Watch the TDLR filings. The Texas Department of Licensing and Regulation requires construction permit filings before any major commercial build begins. H-E-B and Chick-fil-A filings show up in the TDLR database months before public announcements. If you see a filing for a new H-E-B at an intersection in a Houston submarket you’ve been watching, that is earlier-stage intelligence than waiting for the press release.

Identify the residential radius. The property value impact of a new grocery anchor is strongest within a half-mile to one-mile radius. Map that circle around the announced location and evaluate what residential product is available inside it at current pricing.

Look for the complementary retail cascade. A new H-E-B anchor almost always triggers a wave of secondary retail — coffee shops, fitness studios, fast casual restaurants, dry cleaners, urgent care centers — all of which further improve the neighborhood amenity base and support continued residential appreciation. The H-E-B is the first domino. Watch what follows it.

Separate the signal from the noise. Not every grocery store is H-E-B. A new discount grocer or a regional chain entering a corridor does not carry the same site selection rigor or market signal value. The H-E-B and Chick-fil-A signals are specifically valuable because of how demanding both companies are about where they open.

The Bottom Line

Houston’s real estate market is large enough and diverse enough that neighborhood-level signals matter enormously. The difference between buying in a corridor that is about to grow versus one that has already grown is often the difference between meaningful appreciation and buying at peak.

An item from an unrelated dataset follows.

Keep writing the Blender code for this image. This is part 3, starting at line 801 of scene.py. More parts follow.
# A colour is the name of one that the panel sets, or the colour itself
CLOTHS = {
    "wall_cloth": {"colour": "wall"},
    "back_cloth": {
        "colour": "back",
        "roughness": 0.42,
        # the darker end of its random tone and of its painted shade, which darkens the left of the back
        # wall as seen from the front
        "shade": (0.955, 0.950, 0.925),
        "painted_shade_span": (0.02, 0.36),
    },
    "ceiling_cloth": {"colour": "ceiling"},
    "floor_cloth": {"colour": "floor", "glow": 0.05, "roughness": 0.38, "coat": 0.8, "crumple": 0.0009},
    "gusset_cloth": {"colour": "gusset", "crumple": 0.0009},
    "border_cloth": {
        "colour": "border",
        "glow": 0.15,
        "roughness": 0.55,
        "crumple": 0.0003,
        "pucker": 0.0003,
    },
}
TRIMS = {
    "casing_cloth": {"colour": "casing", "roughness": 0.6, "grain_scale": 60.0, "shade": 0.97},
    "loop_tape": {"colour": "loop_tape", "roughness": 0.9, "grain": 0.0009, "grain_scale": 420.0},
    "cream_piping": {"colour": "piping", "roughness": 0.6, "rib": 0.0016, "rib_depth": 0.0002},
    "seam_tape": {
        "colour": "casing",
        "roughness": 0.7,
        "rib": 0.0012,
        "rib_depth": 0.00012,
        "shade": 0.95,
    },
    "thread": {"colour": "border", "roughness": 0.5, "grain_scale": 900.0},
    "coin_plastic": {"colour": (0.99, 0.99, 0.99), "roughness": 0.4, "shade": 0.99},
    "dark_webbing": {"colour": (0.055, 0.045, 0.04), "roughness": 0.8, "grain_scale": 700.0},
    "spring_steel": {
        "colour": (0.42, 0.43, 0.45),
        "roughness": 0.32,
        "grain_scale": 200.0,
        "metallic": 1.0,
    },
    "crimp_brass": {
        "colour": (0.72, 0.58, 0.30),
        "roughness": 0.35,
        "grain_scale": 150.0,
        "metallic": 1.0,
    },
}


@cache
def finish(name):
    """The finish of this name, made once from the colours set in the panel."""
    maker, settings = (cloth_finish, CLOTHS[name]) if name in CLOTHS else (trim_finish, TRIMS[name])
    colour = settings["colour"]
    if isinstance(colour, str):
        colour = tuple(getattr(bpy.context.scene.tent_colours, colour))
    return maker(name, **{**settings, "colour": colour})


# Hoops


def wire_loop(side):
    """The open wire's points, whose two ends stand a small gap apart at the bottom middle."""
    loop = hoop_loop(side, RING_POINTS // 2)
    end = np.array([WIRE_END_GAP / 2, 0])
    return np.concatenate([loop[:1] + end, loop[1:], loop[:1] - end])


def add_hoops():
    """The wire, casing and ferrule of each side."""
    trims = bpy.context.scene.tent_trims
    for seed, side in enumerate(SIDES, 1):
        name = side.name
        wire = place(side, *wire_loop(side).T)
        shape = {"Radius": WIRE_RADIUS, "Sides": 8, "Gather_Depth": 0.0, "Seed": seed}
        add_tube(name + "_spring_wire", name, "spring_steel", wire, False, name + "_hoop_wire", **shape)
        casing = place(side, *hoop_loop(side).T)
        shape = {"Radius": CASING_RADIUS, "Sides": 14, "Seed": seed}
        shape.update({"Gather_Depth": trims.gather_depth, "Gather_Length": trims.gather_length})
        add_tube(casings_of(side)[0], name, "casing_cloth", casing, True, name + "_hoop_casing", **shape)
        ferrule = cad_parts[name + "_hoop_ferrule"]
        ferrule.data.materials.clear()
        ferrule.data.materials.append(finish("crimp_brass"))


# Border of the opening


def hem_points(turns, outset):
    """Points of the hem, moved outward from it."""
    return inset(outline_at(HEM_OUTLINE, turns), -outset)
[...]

H-E-B and Chick-fil-A are not in the real estate business. But their site selection teams are doing the same demographic and growth analysis that smart real estate investors do — and they are doing it with more data and more resources than most individual buyers have access to. When either company plants a flag in a Houston corridor, paying attention to that signal is not a gimmick. It is one of the more reliable pieces of public information available about where the market is heading next.

The trucks usually know before anyone else does.